During a just-concluded visit to Central Asia, the United Nations High Commissioner for Refugees has strengthened his agency’s cooperation with the Governments of Kyrgyzstan and Kazakhstan to assist thousands of refugees and asylum-seekers in the two countries.

António Guterres wrapped up a five-day visit to the two countries on Thursday, after agreeing to boost refugee assistance in Kyrgyzstan and signing a cooperation agreement with Kazakhstan to play a greater role in addressing global asylum-migration issues, the agency (UNHCR) said in a press release.

While in the Kyrgyz capital of Bishkek, the High Commissioner met with President Kurmanbek Bakiev, as well as the prosecutor general, the minister of foreign affairs and the chairperson of the State Committee on Migration and Employment, which deals with asylum and refugee issues.

Mr. Guterres expressed his appreciation to the Government for respecting refugee rights in a difficult political environment, and for naturalizing some 9,000 refugees from Tajikistan.

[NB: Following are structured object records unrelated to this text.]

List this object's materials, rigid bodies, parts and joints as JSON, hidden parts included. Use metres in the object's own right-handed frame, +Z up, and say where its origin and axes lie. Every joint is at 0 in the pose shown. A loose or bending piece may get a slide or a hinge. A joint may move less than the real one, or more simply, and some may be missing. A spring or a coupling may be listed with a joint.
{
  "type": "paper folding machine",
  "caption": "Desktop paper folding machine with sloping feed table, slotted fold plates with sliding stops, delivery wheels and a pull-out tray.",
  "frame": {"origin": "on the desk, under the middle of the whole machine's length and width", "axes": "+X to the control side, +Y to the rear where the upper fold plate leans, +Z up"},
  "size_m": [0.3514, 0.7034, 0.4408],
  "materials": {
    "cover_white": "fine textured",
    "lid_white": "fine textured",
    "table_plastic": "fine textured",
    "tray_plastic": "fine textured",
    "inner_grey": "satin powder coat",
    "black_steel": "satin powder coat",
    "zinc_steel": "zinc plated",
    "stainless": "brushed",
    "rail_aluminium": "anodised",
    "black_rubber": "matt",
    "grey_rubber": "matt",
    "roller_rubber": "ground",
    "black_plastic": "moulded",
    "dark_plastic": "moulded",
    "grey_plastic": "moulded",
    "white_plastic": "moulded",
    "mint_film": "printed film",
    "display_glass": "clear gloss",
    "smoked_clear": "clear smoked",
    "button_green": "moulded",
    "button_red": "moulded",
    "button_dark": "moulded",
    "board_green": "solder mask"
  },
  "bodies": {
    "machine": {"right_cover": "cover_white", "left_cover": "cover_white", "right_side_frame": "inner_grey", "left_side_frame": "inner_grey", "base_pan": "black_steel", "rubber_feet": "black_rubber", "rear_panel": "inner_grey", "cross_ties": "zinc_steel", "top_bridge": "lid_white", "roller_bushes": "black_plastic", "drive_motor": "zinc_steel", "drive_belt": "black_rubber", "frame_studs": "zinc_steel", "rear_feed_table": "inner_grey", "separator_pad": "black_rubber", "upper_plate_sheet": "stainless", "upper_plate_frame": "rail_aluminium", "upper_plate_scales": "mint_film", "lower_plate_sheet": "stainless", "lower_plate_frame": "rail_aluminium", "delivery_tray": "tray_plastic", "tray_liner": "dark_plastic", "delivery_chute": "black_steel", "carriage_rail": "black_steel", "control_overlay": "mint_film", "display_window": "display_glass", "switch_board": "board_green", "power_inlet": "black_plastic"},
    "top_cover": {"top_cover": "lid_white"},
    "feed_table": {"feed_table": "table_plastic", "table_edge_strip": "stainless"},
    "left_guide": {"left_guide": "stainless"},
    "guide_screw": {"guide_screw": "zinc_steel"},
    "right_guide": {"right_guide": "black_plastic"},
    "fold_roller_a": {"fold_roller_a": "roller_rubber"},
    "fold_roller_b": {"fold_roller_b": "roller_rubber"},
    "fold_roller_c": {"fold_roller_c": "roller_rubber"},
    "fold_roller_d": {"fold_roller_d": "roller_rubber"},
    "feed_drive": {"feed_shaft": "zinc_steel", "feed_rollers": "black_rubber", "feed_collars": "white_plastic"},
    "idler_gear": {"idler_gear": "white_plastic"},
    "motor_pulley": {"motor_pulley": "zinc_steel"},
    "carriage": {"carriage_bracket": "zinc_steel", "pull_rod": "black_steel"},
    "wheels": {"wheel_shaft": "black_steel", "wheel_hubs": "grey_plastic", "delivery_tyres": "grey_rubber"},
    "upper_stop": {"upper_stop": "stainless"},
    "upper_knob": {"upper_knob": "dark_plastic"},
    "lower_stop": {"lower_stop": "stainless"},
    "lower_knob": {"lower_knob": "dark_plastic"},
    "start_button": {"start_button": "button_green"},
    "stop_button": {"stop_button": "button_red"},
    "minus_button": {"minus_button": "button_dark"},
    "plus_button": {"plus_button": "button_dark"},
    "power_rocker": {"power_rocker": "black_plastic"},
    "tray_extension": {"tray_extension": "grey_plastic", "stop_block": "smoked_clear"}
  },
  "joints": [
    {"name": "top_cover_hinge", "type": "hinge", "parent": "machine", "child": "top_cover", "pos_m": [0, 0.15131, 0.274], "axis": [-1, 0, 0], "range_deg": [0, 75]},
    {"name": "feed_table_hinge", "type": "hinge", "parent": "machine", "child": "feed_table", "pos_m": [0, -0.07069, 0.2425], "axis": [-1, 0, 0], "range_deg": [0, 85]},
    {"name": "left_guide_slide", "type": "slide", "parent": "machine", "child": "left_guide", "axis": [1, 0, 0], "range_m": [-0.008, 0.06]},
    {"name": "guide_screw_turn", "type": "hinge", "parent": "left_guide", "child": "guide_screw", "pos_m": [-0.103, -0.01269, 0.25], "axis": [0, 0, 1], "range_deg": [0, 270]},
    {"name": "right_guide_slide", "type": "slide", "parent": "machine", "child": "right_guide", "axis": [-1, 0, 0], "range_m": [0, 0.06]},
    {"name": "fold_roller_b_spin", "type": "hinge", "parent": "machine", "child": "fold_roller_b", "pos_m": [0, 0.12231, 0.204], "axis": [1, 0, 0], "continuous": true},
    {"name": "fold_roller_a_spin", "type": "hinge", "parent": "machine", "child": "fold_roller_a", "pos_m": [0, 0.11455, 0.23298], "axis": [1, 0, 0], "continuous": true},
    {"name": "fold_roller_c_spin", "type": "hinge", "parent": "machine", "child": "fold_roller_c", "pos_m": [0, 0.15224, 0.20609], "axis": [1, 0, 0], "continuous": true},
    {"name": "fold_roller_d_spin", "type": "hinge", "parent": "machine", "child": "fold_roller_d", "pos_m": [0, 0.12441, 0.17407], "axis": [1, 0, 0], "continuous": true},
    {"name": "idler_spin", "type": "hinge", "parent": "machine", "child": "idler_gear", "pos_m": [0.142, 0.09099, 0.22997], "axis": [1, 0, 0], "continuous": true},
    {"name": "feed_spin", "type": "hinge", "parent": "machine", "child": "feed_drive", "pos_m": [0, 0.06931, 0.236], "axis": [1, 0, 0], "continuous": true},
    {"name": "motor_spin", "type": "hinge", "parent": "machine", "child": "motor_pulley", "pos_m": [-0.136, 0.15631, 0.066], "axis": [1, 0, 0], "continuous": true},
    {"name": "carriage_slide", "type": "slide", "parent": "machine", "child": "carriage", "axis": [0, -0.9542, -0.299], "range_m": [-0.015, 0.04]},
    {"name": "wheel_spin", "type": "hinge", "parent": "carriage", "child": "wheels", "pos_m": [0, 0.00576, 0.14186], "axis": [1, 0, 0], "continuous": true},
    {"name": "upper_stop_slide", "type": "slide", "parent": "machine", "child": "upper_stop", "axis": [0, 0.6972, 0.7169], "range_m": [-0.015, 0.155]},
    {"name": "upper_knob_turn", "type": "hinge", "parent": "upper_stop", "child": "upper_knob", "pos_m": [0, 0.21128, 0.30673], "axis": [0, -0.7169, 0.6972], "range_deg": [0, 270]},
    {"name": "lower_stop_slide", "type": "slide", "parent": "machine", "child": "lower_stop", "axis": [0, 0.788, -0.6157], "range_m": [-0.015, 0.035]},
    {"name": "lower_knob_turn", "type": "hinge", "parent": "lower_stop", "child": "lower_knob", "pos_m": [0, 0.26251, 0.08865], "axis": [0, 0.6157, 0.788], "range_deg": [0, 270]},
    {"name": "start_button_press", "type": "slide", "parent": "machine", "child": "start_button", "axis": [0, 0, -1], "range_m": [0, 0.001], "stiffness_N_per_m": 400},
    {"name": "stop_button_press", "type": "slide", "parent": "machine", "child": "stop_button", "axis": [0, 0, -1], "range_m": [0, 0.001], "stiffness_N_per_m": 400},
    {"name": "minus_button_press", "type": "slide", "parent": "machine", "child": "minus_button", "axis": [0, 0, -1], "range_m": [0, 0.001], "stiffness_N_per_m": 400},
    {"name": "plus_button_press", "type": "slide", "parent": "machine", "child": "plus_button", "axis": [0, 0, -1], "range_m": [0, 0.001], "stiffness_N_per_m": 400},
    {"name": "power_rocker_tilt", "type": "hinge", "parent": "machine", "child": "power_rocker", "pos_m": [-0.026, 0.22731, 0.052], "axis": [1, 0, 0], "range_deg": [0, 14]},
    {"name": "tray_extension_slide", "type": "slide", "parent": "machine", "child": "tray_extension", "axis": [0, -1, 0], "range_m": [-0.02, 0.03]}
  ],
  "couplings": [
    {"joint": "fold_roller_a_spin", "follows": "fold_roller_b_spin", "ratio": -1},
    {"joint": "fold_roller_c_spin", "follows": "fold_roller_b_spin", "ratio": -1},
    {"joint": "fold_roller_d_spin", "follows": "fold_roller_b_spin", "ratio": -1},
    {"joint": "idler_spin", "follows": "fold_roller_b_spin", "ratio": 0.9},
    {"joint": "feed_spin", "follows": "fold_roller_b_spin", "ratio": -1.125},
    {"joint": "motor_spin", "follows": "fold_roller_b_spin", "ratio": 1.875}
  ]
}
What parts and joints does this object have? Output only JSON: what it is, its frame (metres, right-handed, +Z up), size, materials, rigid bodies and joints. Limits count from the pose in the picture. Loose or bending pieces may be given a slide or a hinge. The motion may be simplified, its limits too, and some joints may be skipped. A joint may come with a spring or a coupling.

He also pledged to reduce statelessness in the country, believed to affect more than 10,000 people.

Also in Bishkek, the High Commissioner opened the region’s first reception centre for asylum seekers, offering temporary shelter as well as interview, medical and information facilities to refugees and asylum seekers.

Kyrgyzstan hosts several hundred refugees and asylum seekers from Afghanistan, Russia, Tajikistan and Uzbekistan.

During his stay in Astana, Mr. Guterres met Kazakh President Nursultan Nazarbayev and other high-ranking officials, including the ombudsman and the chairman of the Human Rights Commission.

UNHCR is assisting Kazakhstan in drafting a national refugee law. Mr. Guterres was assured that the law would serve as a model for legislation in the region as it seeks to strike a balance between Kazakhstan’s national concerns and international refugee and human rights obligation, the agency said.

According to the agency, Kazakhstan is host to some 3,700 Chechens from the Russian Federation, as well as several hundred people from Afghanistan, Uzbekistan and China.